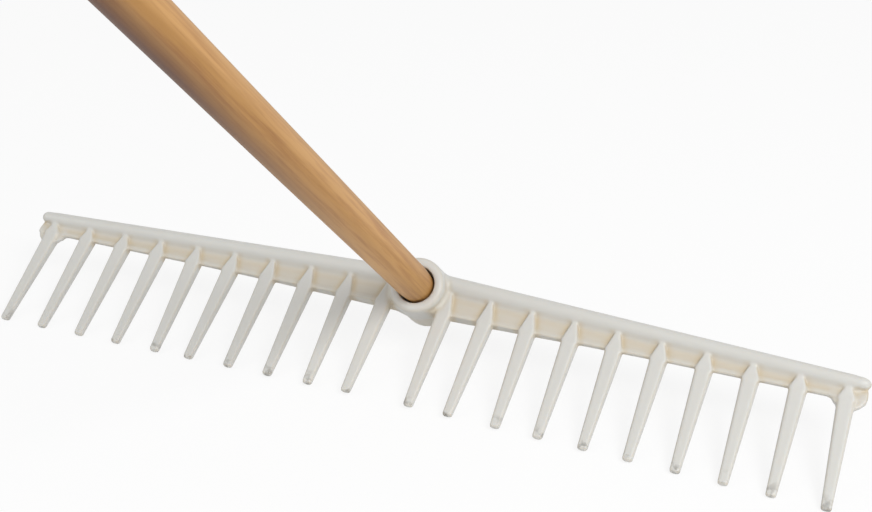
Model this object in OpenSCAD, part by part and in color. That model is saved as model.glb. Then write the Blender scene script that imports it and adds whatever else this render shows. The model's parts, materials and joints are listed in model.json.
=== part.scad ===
/* [Working pose] */
// Angle of the handle above level ground
handle_raise = 45; // [20:1:70]
// Angle between the handle and the tines
tine_angle = 70.7; // [60:0.1:90]

/* [Handle] */
// Overall length of the wooden handle
handle_length = 1500; // [900:10:1900]
// Diameter of the handle
handle_d = 28; // [26:0.5:34]
// Diameter of the tenon that fits the socket
tenon_d = 26; // [16:0.5:26]
// Length of the slope from the handle down to the tenon
taper_length = 28; // [10:1:60]
// Rounding of the handle's free end
handle_end_r = 7; // [2:0.5:9]

/* [Socket] */
// Height of the handle's axis above the tines' roots
axis_height = 19.3; // [14:0.1:24]
// Outer diameter of the socket
socket_d = 45; // [42:0.5:56]
// Length of the socket along the handle
socket_length = 45.5; // [40:0.5:60]
// Distance of the socket's mouth in front of the bar's centre, along the handle
socket_front = 19; // [14:0.5:26]
// Rounding of the socket's mouth
socket_round = 2.3; // [0.5:0.1:3]
// Radial clearance between the handle and the socket's mouth
mouth_clearance = 1; // [0.5:0.1:3]
// Depth of the wide mouth
mouth_depth = 11; // [6:0.5:16]
// Length of the slope from the mouth down to the tenon's bore
throat_length = 4; // [1:0.5:8]
// Radial clearance between the tenon and its bore
tenon_clearance = 0.1; // [0.05:0.05:0.5]
// Distance of the tenon's end from the socket's back
tenon_recess = 1; // [0:0.5:6]

/* [Bar] */
// Distance from the outer tine's centre to the bar's end
end_overhang = 15; // [11:0.1:24]
// Height of the bar beside the socket
bar_height_centre = 34; // [26:0.5:44]
// Height of the bar at its ends
bar_height_end = 18; // [14:0.5:26]
// Radius of the bead beside the socket
bead_r_centre = 7; // [5:0.1:9]
// Radius of the bead at the bar's ends
bead_r_end = 4.8; // [3:0.1:6]
// Distance of the bead's centre line in front of the tines' centre plane
bead_forward = 5.5; // [3:0.1:8]
// Distance of the web's face in front of the tines' centre plane
web_forward = 3.5; // [2:0.1:5]
// Thickness of the web
web_thickness = 2.8; // [2:0.1:5]
// Height of the flange along the web's lower edge
flange_height = 3.2; // [2:0.1:6]
// Depth of the flange beside the socket
flange_depth_centre = 10.4; // [5:0.1:13]
// Distance from the middle of the bar to where the flange runs out into the web
flange_reach = 185; // [60:1:300]
// Radius of the hollow under the bead
cove_r = 4; // [2:0.5:5]
// Radius of the lobe around each outer tine's root
lobe_r = 13; // [9:0.1:16]
// Height of the lobe's centre above the tines' roots
lobe_centre_height = 3.4; // [0:0.1:6]
// Thickness of the lobe
lobe_thickness = 4; // [3:0.1:6]

/* [Tines] */
// Tines on each side of the socket
tines_per_side = 10; // [6:1:12]
// Distance between the centres of neighbouring tines
tine_pitch = 34; // [26:0.5:44]
// Distance between the centres of the two middle tines
centre_gap = 50.6; // [48:0.1:70]
// Length of the outer tines below the bar
tine_length_end = 88; // [60:1:120]
// Length of the middle tines below the bar, which wear most
tine_length_centre = 82; // [60:1:120]
// Width of a tine at its root
tine_root_width = 12.9; // [8:0.1:16]
// Width of a tine at its tip
tine_tip_width = 7.4; // [6:0.1:10]
// Distance of a tine's front face at the root from its centre plane
tine_root_front = 5.5; // [4:0.1:8]
// Distance of a tine's back face at the root from its centre plane
tine_root_back = 3.5; // [2:0.1:6]
// Length over which a tine keeps the full section of its root
tine_root_straight = 1; // [0.5:0.1:6]
// Thickness of a tine at its tip
tine_tip_thickness = 5; // [3:0.1:6]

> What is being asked
Extract the full listing above without alteration.

> Answer to the exercise
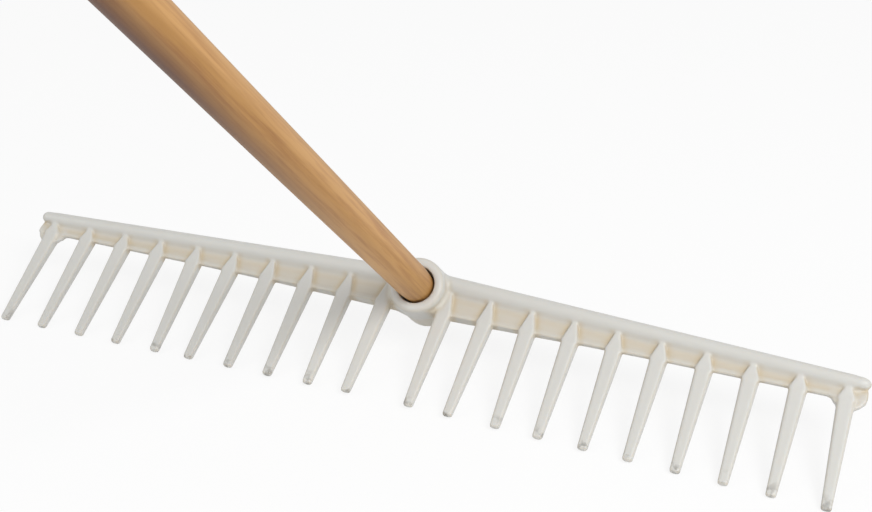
Model this object in OpenSCAD, part by part and in color. That model is saved as model.glb. Then write the Blender scene script that imports it and adds whatever else this render shows. The model's parts, materials and joints are listed in model.json.
=== part.scad ===
/* [Working pose] */
// Angle of the handle above level ground
handle_raise = 45; // [20:1:70]
// Angle between the handle and the tines
tine_angle = 70.7; // [60:0.1:90]

/* [Handle] */
// Overall length of the wooden handle
handle_length = 1500; // [900:10:1900]
// Diameter of the handle
handle_d = 28; // [26:0.5:34]
// Diameter of the tenon that fits the socket
tenon_d = 26; // [16:0.5:26]
// Length of the slope from the handle down to the tenon
taper_length = 28; // [10:1:60]
// Rounding of the handle's free end
handle_end_r = 7; // [2:0.5:9]

/* [Socket] */
// Height of the handle's axis above the tines' roots
axis_height = 19.3; // [14:0.1:24]
// Outer diameter of the socket
socket_d = 45; // [42:0.5:56]
// Length of the socket along the handle
socket_length = 45.5; // [40:0.5:60]
// Distance of the socket's mouth in front of the bar's centre, along the handle
socket_front = 19; // [14:0.5:26]
// Rounding of the socket's mouth
socket_round = 2.3; // [0.5:0.1:3]
// Radial clearance between the handle and the socket's mouth
mouth_clearance = 1; // [0.5:0.1:3]
// Depth of the wide mouth
mouth_depth = 11; // [6:0.5:16]
// Length of the slope from the mouth down to the tenon's bore
throat_length = 4; // [1:0.5:8]
// Radial clearance between the tenon and its bore
tenon_clearance = 0.1; // [0.05:0.05:0.5]
// Distance of the tenon's end from the socket's back
tenon_recess = 1; // [0:0.5:6]

/* [Bar] */
// Distance from the outer tine's centre to the bar's end
end_overhang = 15; // [11:0.1:24]
// Height of the bar beside the socket
bar_height_centre = 34; // [26:0.5:44]
// Height of the bar at its ends
bar_height_end = 18; // [14:0.5:26]
// Radius of the bead beside the socket
bead_r_centre = 7; // [5:0.1:9]
// Radius of the bead at the bar's ends
bead_r_end = 4.8; // [3:0.1:6]
// Distance of the bead's centre line in front of the tines' centre plane
bead_forward = 5.5; // [3:0.1:8]
// Distance of the web's face in front of the tines' centre plane
web_forward = 3.5; // [2:0.1:5]
// Thickness of the web
web_thickness = 2.8; // [2:0.1:5]
// Height of the flange along the web's lower edge
flange_height = 3.2; // [2:0.1:6]
// Depth of the flange beside the socket
flange_depth_centre = 10.4; // [5:0.1:13]
// Distance from the middle of the bar to where the flange runs out into the web
flange_reach = 185; // [60:1:300]
// Radius of the hollow under the bead
cove_r = 4; // [2:0.5:5]
// Radius of the lobe around each outer tine's root
lobe_r = 13; // [9:0.1:16]
// Height of the lobe's centre above the tines' roots
lobe_centre_height = 3.4; // [0:0.1:6]
// Thickness of the lobe
lobe_thickness = 4; // [3:0.1:6]

/* [Tines] */
// Tines on each side of the socket
tines_per_side = 10; // [6:1:12]
// Distance between the centres of neighbouring tines
tine_pitch = 34; // [26:0.5:44]
// Distance between the centres of the two middle tines
centre_gap = 50.6; // [48:0.1:70]
// Length of the outer tines below the bar
tine_length_end = 88; // [60:1:120]
// Length of the middle tines below the bar, which wear most
tine_length_centre = 82; // [60:1:120]
// Width of a tine at its root
tine_root_width = 12.9; // [8:0.1:16]
// Width of a tine at its tip
tine_tip_width = 7.4; // [6:0.1:10]
// Distance of a tine's front face at the root from its centre plane
tine_root_front = 5.5; // [4:0.1:8]
// Distance of a tine's back face at the root from its centre plane
tine_root_back = 3.5; // [2:0.1:6]
// Length over which a tine keeps the full section of its root
tine_root_straight = 1; // [0.5:0.1:6]
// Thickness of a tine at its tip
tine_tip_thickness = 5; // [3:0.1:6]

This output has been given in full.